Jim Lafferty: “Time to Break with ‘Lesser-Evil’ Politics”

Originally published on 10/5/2019

[Note: Jim Lafferty, executive director emeritus of the Los Angeles chapter of the National Lawyers Guild, is an endorser of the Labor-Community Campaign for an Independent Party and a long-time advocate of an independent labor-based political party. The following is an abridged version of an article he submitted to the LA Progressive under the title, “Socialism or Barbarism.”]

For at least as long as the 80 years I’ve been alive and, frankly, much longer than that, socialists have been arguing with liberals, progressives, and “left-leaning” voters over whether it makes more sense to elect a decidedly imperfect but “lesser-evil” Democratic Party candidate than a “more evil” Republican Party candidate. Socialists have long argued that such a political strategy ultimately leaves “we the people” insufficiently better off to justify doing so; and that, instead, we should bite the bullet and get about the business of organizing a true “peoples’ party,” a “socialist party.”

A New Reality

While we socialists have been making the argument against lesser-evil politics for decades, with only modest success, today things have profoundly changed, presenting us with a new, undeniable reality. That new reality is that today the planet’s climate has changed as a consequence of capitalism’s long-standing assault on the Earth’s environment. More to the point, the planet’s climate has now changed to the point where I believe the only choice left to us is socialism or barbarism. Either we in the very near future defeat capitalism, or the sustainability of our planet will be lost forever — “lost” in terms of the feasibility of humans living anything remotely resembling a decent life.

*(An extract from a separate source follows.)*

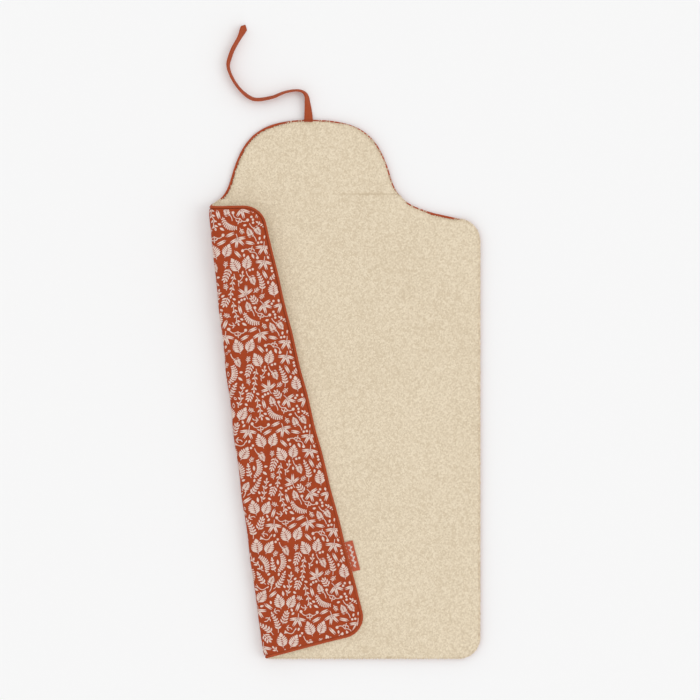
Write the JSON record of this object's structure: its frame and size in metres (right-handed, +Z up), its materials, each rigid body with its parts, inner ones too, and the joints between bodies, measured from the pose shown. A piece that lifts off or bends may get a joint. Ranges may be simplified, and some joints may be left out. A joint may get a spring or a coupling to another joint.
{
  "type": "travel changing mat",
  "caption": "Padded baby changing mat in terry cloth with a printed cotton back, piped edge, rounded head tab with a tie strap, and one side panel folded over.",
  "frame": {"origin": "on the flat underside, where the head tab's centre line crosses the middle of the mat's length", "axes": "+X across the mat, away from the folded panel; +Y along the mat, towards the head tab; +Z up, out of the terry side"},
  "size_m": [0.3772, 0.887, 0.0285],
  "materials": {
    "terry_cloth": "looped cotton pile, matte beige",
    "printed_cotton": "plain woven cotton, rust with a pale leaf print",
    "wadding": "lofted polyester fibre, white",
    "piping_cloth": "bias-cut plain woven cotton, rust",
    "filler_cord": "twisted cotton cord, white",
    "tie_cloth": "folded plain woven cotton, rust",
    "sewing_thread": "polyester thread, satin",
    "label_weave": "woven satin ribbon, light rust"
  },
  "bodies": {
    "mat": {"backing_mat": "printed_cotton", "wadding_mat": "wadding", "terry_mat": "terry_cloth", "piping_mat": "piping_cloth", "cord_mat": "filler_cord", "piping_neck": "piping_cloth", "cord_neck": "filler_cord"},
    "roll": {"backing_roll": "printed_cotton", "wadding_roll": "wadding", "terry_roll": "terry_cloth", "piping_roll_bottom": "piping_cloth", "cord_roll_bottom": "filler_cord", "piping_roll_top": "piping_cloth", "cord_roll_top": "filler_cord"},
    "panel": {"backing_panel": "printed_cotton", "wadding_panel": "wadding", "terry_panel": "terry_cloth", "piping_panel": "piping_cloth", "cord_panel": "filler_cord", "label_root": "label_weave"},
    "tab": {"backing_tab": "printed_cotton", "wadding_tab": "wadding", "terry_tab": "terry_cloth", "piping_tab": "piping_cloth", "cord_tab": "filler_cord", "tie_root": "tie_cloth", "tie_bartack": "sewing_thread"},
    "tie": {"tie_strap": "tie_cloth"},
    "label": {"side_label": "label_weave"}
  },
  "joints": [
    {"name": "panel_fold", "type": "hinge", "parent": "mat", "child": "roll", "pos_m": [-0.1071, 0, 0.004], "axis": [0.121, -0.9927, 0], "range_deg": [0, 90]},
    {"name": "panel_roll", "type": "hinge", "parent": "roll", "child": "panel", "pos_m": [-0.1071, 0, 0.025], "axis": [0.121, -0.9927, 0], "range_deg": [0, 95.17]},
    {"name": "tab_fold", "type": "hinge", "parent": "mat", "child": "tab", "pos_m": [0, 0.27175, 0.008], "axis": [1, 0, 0], "range_deg": [0, 115]},
    {"name": "tie_lift", "type": "hinge", "parent": "tab", "child": "tie", "pos_m": [-0.0034, 0.37675, 0.0079], "axis": [1, 0, 0], "range_deg": [0, 90]},
    {"name": "label_flip", "type": "hinge", "parent": "panel", "child": "label", "pos_m": [0.05343, -0.23442, 0.01084], "axis": [0.2397, -0.9708, -0.0109], "range_deg": [0, 85]}
  ],
  "couplings": [
    {"joint": "panel_roll", "follows": "panel_fold", "ratio": 1.0574}
  ]
}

Why does this change the “lesser-evil” equation? Because, a capitalist America will never allow the regulation of production to the extent needed to stop the accelerating march of climate change. It is 2018 and there is no convincing evidence one can point to that the capitalist world is prepared to make, or can be made to make, the herculean changes in how it does business, and how it produces the products it produces and sells, that can offer us more than a slower death of our planet.

Tinkering about with embarrassingly modest and totally inadequate efforts to slow the rate of climate change is the best we can hope for under capitalism. Even if somehow the capitalists who run our country and this world were to finally “come to their senses,” based upon  all the evidence we’ve seen so far, it would not alter, in any meaningful way, planet Earth’s steady, if slower, death slide. The Paris Accords? Even if fully implemented they would be no more meaningful than applying a band-aid to a bullet wound in the heart.

It’s true that a handful of more “enlightened” companies have initiated measures of some worth aimed at reducing their greenhouse gas emissions. But even these tech elites are on board with a central objective of the Trump administration: an aggressive rollback of regulations across virtually every domain, including the environment.

“Tipping Point” on Nuclear Proliferation

What is also true, and further validates my argument, is that, as Noam Chomsky contends, we are past the “tipping point” where nuclear proliferation and the likelihood of nuclear meltdown are concerned. Already, the United States is preparing to spend billions on producing more modern nuclear weapons, including so-called “tactical” nuclear weapons, that pose an even greater danger of use than the more massive ones. This, in turn, makes more likely the use of the more massive ones, as well. Bottom line, a capitalist government is a government under which it’s capitalist munitions-makers who will always fight for, and win, new orders for more nukes and for additional profits that flow from their production and sale to other governments.

A Possible Way Forward

For at least the last 80 years, progressives and democratic socialists have been trying to take over the capitalist Democratic Party and patch up its many holes. And for at least the past 80 years, they’ve failed. What makes anyone think that today, when the Democratic Party is more in the pocket of corporate America than ever, they can do today what you couldn’t do before?

Today, Democratic Party candidates depend in large measure on corporate financing if they are to have any chance of defeating Republican candidates, who are also the beneficiaries of big corporate campaign contributions — now virtually unlimited as a result of Citizens United.  And no candidate continues to get those campaign contributions who sets out to reign in Corporate America, or its friends in high places. Naomi Klein is correct: “We no longer live in a democracy, we live in a corporate oligarchy.” 

Today, if Bernie Sanders were to get about the business of forming a new party — a “Peoples’ Party” with an essentially socialist program — it would be possible to get on the ballot in all states. Such a party’s first forays into electoral politics could be at the local level and under the auspices of local chapters of the new party. And as it grew it could begin to realistically compete in all Congressional and state races.

Over and over again, history has shown that when enough people have had enough; when they take up the challenge, and together, plan, organize and fight for what they need, anything is possible. Indeed, history itself is on our side!